Fergus Fitzgerald, who is head brewer of Southwold-based Adnams, said: “By placing longer term contracts with named growers, we can secure supply and ensure the quality of our barley.

“We prefer to build relationships with farms such as Holkham, as they have the knowledge and expertise to produce the specific varieties of barley that are required for Adnams beers and spirits, rather than growers that come in and out of the market depending on the price,” said Mr Fitzgerald, who won a parliamentary award as the country’s brewer of the year at the House of Commons earlier this month.

Mr Hovesen said that it also was part of the estate’s long-term strategy to reduce the carbon footprint and become even more sustainable and environmentally responsible. On the site, adjoining the central grain store, the estate’s new anaerobic digestion (AD) biogas plant, was designed to produce gas made from crops including energy maize. Some of this “green” energy could be used to power the grain plant’s operations. “We will be using ‘green’ energy in blending, drying or pre-cleaning produced on the doorstep,” he added.

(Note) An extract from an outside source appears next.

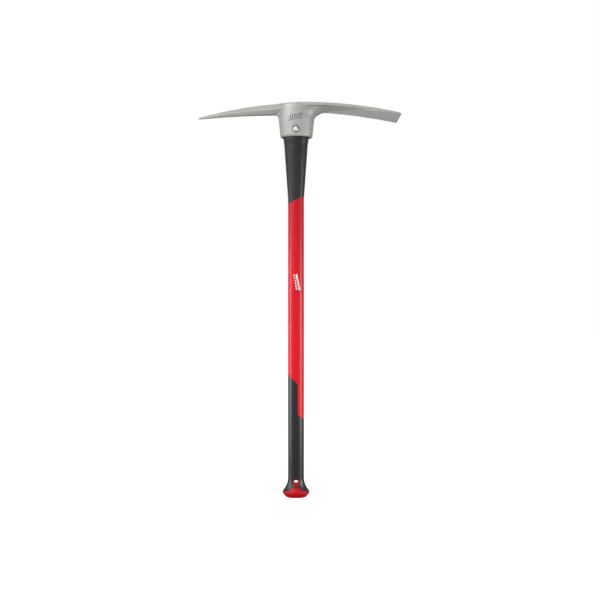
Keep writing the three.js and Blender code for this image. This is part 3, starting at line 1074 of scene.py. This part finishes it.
@dataclass
class EyeFilling:
    """The pool of set resin that closes the top of the eye."""

    top: float = EPOXY_BOX.high[2]
    bottom: float = EPOXY_BOX.low[2]
    half_x: float = 28.0
    half_y: float = 21.8
    bore_taper: float = 1.8
    skin: float = 0.3
    skin_wall: float = 1.0
    edge_reach: float = 6.0
    edge_climb: float = 1.2
    pool_depth: float = 2.0

    def build(self) -> bpy.types.Object:
        """Builds the resin: a skin down the bore and a pool whose edge climbs the wall.

        The rings run from the middle of the pool's underside out, down inside the skin, up
        its outside and in over the pool, which falls from the wall by the cube of the way left.
        """
        inside = self.skin + self.skin_wall
        under = self.ring(self.top - self.pool_depth, inside + 0.1)
        centre = self.top - 0.1
        rows = [under * np.array([0.08, 0.08, 1]), under, self.ring(self.bottom, inside + 0.02)]
        rows.append(self.ring(self.bottom, inside))
        rows.extend(self.ring(z, self.skin) for z in (self.bottom, self.top - 20, self.top + 1.0))
        for share in np.linspace(0, 1, 14)[1:]:
            climb = self.edge_climb * (1 - share) ** 3
            rows.append(self.ring(centre + climb, self.skin + self.edge_reach * share))
        for share in np.linspace(1, 0.08, 22)[1:]:
            ring = self.ring(centre, self.skin + self.edge_reach)
            ring[:, :2] *= share
            ring[:, 2] += 0.12 * np.sin(ring[:, 0] * 0.23 + 1.0) * np.cos(ring[:, 1] * 0.31) * (1 - share)
            rows.append(ring)
        crown = rows[-1].mean(0)
        rows.append(rows[-1] * np.array([0.5, 0.5, 1]))
        return revolved_piece("eye_resin", np.array(rows), (rows[0].mean(0), crown))

    def ring(self, z: float, inset: float) -> Array:
        """One level ring in the tapered bore.

        Args:
            z: Its height.
            inset: How far it is moved in from the bore.

        Returns:
            An array of points.
        """
        turn = np.linspace(0, 2 * np.pi, 144, endpoint=False)
        taper = self.bore_taper * (HEAD_BOX.high[2] - z) / HEAD_BOX.size(2)
        x, y = oval_ring(turn, self.half_x + taper - inset, self.half_y + taper - inset, 2.3)
        return np.stack([x, y, np.full(turn.shape, z)], -1)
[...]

In a further move to benefit wildlife including songbirds and insects, Viscount Coke has also agreed that all the main drives through the estate will have wide floristically-enhanced margins bordering crops in the park.

Mr Hovesen was delighted that Teddy Maufe, of Branthill Farm, who was the neighbouring tenant and runs the nearby Real Ale Shop, was also present because he has been promoting beer and especially malting barley for many years.

Mr Maufe, chairman of the Confederation of Malting Barley Growers, welcomed the re-launch of Egmere and also the supply project. “I’ve realised this has been a sleeping giant. It will help tenants, cash flow, and be an additional market for malting barley. The more the profile is raised, it helps all the tenants on the estate,” he said.

“It ticks a lot of boxes. I’m really pleased and this is such an asset,” he added.